Five years ago today, a huge earthquake hit the Haitian capital of Port-au-Prince, shaking the city to the ground. Approximately 316,000 people lost their lives and 1.5 million were left homeless.

In the aftermath of the earthquake, more than $9 billion was pledged by international donors to help Haiti “build back better”. But due to a lack of transparency, it’s hard to know how most of US aid to Haiti was spent.

Last month, I visited Haiti to take a look at the US Government’s flagship post-earthquake project – the Caracol Industrial Park. In a statement released ahead of the Haiti earthquake anniversary, US Secretary of State, John Kerry, championed the park as one of the places where US aid money had helped produce much-needed jobs for Haitians in the aftermath of the earthquake.

At least a quarter of US emergency and relief funding, distributed by USAID, was used towards the construction of the park. But many of the people of Caracol don’t think that this has been a good use of US taxpayers’ money.

Forced off their land

More than 1,000 people lost their land when construction of the US-backed Caracol Industrial Park began. In January 2011, representatives from the Government of Haiti arrived near the village of Caracol with trucks and bulldozers. Farmers were given little time to react or organize before the crops they were cultivating were dug up and replaced with concrete.

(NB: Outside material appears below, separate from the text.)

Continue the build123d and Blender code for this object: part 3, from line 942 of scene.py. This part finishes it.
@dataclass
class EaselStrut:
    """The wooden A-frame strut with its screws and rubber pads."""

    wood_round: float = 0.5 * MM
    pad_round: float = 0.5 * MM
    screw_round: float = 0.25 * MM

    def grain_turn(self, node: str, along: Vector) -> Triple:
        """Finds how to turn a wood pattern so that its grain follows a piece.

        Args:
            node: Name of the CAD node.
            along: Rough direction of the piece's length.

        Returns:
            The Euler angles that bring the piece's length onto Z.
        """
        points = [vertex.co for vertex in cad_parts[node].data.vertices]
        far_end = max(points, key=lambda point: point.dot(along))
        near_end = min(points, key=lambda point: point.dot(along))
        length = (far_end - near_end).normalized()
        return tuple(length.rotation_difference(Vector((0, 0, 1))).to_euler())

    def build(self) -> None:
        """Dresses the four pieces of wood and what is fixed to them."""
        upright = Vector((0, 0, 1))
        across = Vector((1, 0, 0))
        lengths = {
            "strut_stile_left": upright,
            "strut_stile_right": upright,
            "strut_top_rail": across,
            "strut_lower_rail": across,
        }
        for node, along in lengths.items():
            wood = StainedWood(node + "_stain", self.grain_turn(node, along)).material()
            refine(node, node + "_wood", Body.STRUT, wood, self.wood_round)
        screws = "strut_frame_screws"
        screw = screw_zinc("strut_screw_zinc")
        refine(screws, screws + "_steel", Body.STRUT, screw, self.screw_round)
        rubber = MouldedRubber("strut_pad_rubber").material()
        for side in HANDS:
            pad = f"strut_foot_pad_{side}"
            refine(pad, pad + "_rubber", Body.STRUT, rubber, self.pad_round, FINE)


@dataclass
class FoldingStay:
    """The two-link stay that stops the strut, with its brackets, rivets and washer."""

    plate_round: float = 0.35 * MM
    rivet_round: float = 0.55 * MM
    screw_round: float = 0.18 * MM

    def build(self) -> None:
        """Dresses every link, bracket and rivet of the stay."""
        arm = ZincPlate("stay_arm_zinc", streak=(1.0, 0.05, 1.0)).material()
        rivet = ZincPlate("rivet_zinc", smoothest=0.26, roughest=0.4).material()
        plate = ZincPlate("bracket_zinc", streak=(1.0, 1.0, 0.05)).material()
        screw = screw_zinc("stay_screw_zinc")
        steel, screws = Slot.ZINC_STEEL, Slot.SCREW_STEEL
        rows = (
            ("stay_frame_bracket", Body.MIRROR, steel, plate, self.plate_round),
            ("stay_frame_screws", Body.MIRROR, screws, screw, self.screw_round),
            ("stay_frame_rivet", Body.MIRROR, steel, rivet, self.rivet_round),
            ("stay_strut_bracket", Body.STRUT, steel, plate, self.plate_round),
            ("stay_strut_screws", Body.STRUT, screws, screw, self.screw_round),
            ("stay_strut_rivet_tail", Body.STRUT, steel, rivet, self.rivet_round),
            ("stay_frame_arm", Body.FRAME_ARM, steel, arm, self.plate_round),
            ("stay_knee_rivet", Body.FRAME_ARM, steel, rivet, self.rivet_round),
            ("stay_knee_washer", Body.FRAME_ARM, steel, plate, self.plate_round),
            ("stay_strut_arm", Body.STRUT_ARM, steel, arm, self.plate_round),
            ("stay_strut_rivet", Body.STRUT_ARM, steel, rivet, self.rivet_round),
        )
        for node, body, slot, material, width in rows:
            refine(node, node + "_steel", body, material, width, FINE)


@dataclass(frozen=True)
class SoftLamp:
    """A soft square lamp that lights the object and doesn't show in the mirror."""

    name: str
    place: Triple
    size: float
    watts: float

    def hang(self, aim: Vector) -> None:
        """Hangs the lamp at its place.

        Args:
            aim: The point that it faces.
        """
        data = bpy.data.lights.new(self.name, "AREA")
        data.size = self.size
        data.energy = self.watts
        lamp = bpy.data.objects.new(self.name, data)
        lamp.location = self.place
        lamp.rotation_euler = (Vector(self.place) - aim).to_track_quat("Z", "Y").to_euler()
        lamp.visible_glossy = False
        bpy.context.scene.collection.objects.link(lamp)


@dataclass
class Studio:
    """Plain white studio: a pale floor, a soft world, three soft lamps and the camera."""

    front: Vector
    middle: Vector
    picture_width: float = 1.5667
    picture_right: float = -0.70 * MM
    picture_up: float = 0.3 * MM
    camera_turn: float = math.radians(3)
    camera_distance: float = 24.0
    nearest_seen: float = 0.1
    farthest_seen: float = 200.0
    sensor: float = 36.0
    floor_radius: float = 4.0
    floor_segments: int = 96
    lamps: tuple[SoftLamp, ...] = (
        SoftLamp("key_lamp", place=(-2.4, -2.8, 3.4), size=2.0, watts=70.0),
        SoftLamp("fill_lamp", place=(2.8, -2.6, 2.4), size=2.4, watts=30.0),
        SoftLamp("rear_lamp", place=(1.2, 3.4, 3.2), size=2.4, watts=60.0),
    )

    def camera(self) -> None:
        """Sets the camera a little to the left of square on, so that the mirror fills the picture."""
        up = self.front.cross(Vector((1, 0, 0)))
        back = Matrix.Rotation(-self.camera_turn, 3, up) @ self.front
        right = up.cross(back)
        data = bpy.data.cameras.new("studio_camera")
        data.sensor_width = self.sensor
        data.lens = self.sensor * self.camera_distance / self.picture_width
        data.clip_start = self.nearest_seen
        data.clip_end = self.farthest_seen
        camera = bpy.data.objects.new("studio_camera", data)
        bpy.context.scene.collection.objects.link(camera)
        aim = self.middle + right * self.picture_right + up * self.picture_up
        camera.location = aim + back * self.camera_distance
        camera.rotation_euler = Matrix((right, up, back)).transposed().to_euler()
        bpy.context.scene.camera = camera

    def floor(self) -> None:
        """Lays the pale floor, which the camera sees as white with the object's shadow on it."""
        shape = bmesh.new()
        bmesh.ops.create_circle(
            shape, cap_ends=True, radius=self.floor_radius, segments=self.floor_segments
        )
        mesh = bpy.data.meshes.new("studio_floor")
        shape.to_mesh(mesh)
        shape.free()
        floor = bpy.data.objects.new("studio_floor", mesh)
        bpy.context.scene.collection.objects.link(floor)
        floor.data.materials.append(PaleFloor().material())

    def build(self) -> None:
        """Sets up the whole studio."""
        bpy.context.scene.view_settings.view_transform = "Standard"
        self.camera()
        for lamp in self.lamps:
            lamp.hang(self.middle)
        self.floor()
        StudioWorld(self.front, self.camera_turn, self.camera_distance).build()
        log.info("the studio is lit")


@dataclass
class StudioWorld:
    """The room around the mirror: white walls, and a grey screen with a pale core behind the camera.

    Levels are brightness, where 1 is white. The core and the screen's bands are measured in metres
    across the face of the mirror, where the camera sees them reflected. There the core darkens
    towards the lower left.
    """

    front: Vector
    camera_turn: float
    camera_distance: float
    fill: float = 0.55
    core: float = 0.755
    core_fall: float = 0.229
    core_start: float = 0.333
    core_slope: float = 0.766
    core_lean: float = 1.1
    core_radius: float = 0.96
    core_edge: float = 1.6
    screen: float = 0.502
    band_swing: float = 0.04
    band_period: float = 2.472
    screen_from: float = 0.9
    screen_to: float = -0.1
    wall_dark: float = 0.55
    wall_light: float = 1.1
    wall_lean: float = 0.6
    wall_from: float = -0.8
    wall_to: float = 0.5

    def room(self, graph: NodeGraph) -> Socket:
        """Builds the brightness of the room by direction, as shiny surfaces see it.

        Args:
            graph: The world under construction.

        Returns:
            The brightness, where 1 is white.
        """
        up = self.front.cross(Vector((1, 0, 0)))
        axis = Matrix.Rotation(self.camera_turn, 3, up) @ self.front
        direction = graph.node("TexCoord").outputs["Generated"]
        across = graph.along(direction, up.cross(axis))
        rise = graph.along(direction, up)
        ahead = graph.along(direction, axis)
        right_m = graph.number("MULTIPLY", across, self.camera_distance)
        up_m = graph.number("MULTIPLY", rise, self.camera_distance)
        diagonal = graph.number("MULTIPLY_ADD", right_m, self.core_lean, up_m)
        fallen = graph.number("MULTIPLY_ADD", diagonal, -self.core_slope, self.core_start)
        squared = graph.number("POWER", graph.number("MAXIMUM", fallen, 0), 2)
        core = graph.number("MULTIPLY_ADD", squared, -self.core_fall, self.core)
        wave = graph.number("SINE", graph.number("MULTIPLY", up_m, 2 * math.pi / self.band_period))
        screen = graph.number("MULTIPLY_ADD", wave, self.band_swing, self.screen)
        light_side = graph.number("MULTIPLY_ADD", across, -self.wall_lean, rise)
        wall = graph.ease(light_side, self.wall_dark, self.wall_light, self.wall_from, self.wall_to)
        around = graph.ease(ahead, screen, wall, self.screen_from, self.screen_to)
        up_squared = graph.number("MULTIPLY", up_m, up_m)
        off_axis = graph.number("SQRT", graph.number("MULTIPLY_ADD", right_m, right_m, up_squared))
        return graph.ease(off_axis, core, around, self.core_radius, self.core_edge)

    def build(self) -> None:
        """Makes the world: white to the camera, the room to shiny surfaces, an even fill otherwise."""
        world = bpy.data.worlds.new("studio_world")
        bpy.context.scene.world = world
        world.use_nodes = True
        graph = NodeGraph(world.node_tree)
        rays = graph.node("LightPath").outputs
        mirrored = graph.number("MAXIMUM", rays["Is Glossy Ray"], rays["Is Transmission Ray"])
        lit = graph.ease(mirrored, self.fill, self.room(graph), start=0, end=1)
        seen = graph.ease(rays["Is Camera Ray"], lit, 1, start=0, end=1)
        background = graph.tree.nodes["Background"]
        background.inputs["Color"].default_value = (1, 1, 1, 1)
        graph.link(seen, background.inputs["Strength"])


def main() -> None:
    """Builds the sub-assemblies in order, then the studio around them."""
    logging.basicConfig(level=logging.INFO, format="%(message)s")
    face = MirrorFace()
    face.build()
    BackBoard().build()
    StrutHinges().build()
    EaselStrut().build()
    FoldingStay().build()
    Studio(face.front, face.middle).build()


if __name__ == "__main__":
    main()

Marie Marthe Rocksaint was one of the farmers I met who had lost her land when construction of the park started. She told me:

“I’d farmed my land for 22 years, but was made to leave without any compensation.”

The farmers were given only a few days’ notice. Eight months later, they received some compensation – an amount that Marie Marthe and other affected farmers say is wholly inadequate.

“There were no negotiations, we were told to accept the compensation that they were going to give us. We thought the park was going to benefit us. First they promised us land, then housing, then all we got was a small amount of compensation.”

Building Back Better?

The slogan used for the US Government’s Haiti response program was ‘building back better’ but its flagship project is proving to be an expensive mistake.

The US State Department’s own projections said that 65,000 jobs would be provided at the park, but 5 years after the earthquake, the park is only employing 4,500 people – most earning the minimum wage of US$5 a day. Far less than what’s needed to feed a family and meet their other daily needs.

With Haiti on the brink of another food crisis, the decision to turn some of the country’s most productive farmland into an industrial park seems a bad one.

That’s why ActionAid supporters are signing a petition to the US Government’s Haiti Special Coordinator, Thomas Adams, calling for all US-supported projects to protect the legitimate land rights of Haitians and for all of the families displaced by the Caracol Industrial Park to be properly compensated, as soon as possible.